## TASK REQUIREMENTS
Repeat exactly the lines running from the line that contains "Reconstruct the object" to the line that contains "const FLOOR_LAP = 8;"; include both ends and add nothing.

## MATERIAL TO PROCESS
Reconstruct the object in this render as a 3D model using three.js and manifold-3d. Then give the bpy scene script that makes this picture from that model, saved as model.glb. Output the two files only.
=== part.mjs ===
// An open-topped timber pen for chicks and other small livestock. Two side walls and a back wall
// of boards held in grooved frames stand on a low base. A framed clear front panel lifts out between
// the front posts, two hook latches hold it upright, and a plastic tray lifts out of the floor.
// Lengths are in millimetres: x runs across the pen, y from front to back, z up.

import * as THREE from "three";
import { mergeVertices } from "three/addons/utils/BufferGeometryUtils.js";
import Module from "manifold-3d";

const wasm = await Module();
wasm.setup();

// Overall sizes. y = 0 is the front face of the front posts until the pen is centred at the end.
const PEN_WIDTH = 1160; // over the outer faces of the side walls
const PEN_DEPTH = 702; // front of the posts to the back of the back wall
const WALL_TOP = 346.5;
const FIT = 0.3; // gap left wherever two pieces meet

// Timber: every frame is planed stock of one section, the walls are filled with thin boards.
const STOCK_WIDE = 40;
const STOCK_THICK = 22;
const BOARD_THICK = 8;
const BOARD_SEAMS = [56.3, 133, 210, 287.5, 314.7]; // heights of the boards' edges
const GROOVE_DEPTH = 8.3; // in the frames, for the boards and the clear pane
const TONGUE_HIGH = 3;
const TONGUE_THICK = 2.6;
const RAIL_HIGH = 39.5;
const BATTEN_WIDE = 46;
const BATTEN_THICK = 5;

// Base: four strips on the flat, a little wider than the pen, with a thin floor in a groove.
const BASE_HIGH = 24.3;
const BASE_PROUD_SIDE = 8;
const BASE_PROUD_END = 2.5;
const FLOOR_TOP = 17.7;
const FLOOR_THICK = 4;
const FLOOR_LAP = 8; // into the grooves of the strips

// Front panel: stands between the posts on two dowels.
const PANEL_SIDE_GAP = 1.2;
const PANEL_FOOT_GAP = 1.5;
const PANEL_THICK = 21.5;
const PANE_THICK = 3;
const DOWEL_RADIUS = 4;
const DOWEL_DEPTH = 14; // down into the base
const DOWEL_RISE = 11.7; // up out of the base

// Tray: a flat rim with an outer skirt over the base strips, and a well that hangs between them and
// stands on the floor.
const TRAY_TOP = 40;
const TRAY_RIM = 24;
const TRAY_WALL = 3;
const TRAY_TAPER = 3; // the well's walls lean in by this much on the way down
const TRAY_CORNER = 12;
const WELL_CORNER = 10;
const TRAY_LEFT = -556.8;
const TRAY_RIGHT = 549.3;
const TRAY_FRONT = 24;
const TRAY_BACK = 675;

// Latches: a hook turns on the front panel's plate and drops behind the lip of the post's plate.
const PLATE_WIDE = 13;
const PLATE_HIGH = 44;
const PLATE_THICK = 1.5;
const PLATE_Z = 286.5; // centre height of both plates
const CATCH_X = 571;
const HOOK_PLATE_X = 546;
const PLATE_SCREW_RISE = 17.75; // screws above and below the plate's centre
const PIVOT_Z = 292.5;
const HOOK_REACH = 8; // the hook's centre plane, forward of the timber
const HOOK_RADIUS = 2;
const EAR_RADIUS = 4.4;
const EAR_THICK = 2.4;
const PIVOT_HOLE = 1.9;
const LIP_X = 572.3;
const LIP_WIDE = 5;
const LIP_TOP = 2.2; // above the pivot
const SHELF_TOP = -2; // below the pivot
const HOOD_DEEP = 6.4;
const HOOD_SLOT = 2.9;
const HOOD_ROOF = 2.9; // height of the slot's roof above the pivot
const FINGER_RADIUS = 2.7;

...

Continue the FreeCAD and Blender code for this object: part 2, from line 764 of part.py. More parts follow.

## OUTPUT FOR THIS TASK
Reconstruct the object in this render as a 3D model using three.js and manifold-3d. Then give the bpy scene script that makes this picture from that model, saved as model.glb. Output the two files only.
=== part.mjs ===
// An open-topped timber pen for chicks and other small livestock. Two side walls and a back wall
// of boards held in grooved frames stand on a low base. A framed clear front panel lifts out between
// the front posts, two hook latches hold it upright, and a plastic tray lifts out of the floor.
// Lengths are in millimetres: x runs across the pen, y from front to back, z up.

import * as THREE from "three";
import { mergeVertices } from "three/addons/utils/BufferGeometryUtils.js";
import Module from "manifold-3d";

const wasm = await Module();
wasm.setup();

// Overall sizes. y = 0 is the front face of the front posts until the pen is centred at the end.
const PEN_WIDTH = 1160; // over the outer faces of the side walls
const PEN_DEPTH = 702; // front of the posts to the back of the back wall
const WALL_TOP = 346.5;
const FIT = 0.3; // gap left wherever two pieces meet

// Timber: every frame is planed stock of one section, the walls are filled with thin boards.
const STOCK_WIDE = 40;
const STOCK_THICK = 22;
const BOARD_THICK = 8;
const BOARD_SEAMS = [56.3, 133, 210, 287.5, 314.7]; // heights of the boards' edges
const GROOVE_DEPTH = 8.3; // in the frames, for the boards and the clear pane
const TONGUE_HIGH = 3;
const TONGUE_THICK = 2.6;
const RAIL_HIGH = 39.5;
const BATTEN_WIDE = 46;
const BATTEN_THICK = 5;

// Base: four strips on the flat, a little wider than the pen, with a thin floor in a groove.
const BASE_HIGH = 24.3;
const BASE_PROUD_SIDE = 8;
const BASE_PROUD_END = 2.5;
const FLOOR_TOP = 17.7;
const FLOOR_THICK = 4;
const FLOOR_LAP = 8; // into the grooves of the strips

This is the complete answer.